Industrial needs keep evolving
Platform technology, systems, product development, geometry assurance, motion planning for robots and automation are such key areas for industry that they are still relevant research areas. But companies are now asking for more and more automation and for the support of digital tools for various types of optimisation, analysis and visualisation.
Söderberg says: “They also want digital information flows, brought from earlier development phases, to be taken throughout the entire chain. They are also asking for the aftermarket, maintenance and so on to be taken care of in the future.” He continues:
“Many are also looking for the real-time adjustment and optimisation of production.
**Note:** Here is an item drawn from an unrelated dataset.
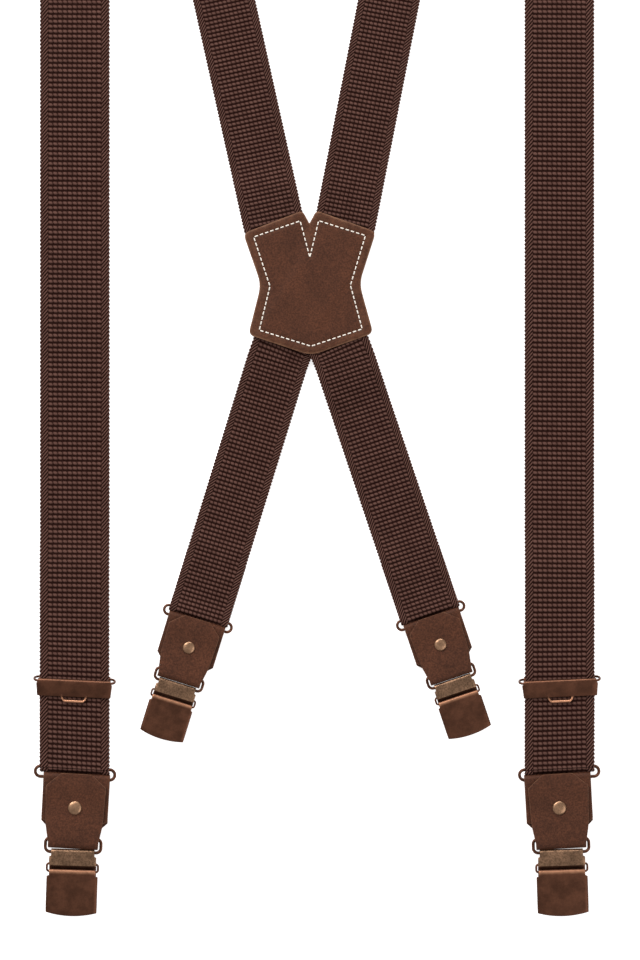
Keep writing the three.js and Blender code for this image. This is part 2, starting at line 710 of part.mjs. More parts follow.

It can be compared to a control system in which digital twins deal with the different mechanical and physical phenomena and variations that arise in real life.”
Smart and environmentally sustainable factories
There is an example of this in the SSF project Smart Assembly 4.0 which has a vision of the self-compensating factory.
“This may involve matching up the right bits, adjusting fixtures and equipment and choosing the right sequence in spot welding, for example,” he explains. “Our methods can already reduce variation by an additional 50%. Apart from the financial return, it’s also more environmentally sustainable, since it reduces both waste and the use of materials.”
Continued contribution to digitalisation
Söderberg thinks that this is only the start and that the Wingquist Laboratory will continue to contribute to industry’s digitalisation, both in terms of the flow of information and the relevant engineering activities, towards a more or less automated process.
“Over our 20 years of existence we have continuously evaluated ourselves to ensure that our research is relevant and is at the cutting edge. This is crucial in order to deliver peak performance academically while continuing to be relevant to industry,” he says. “And, hopefully we can continue to do so for at least another 20 years,” concludes Söderberg with a smile.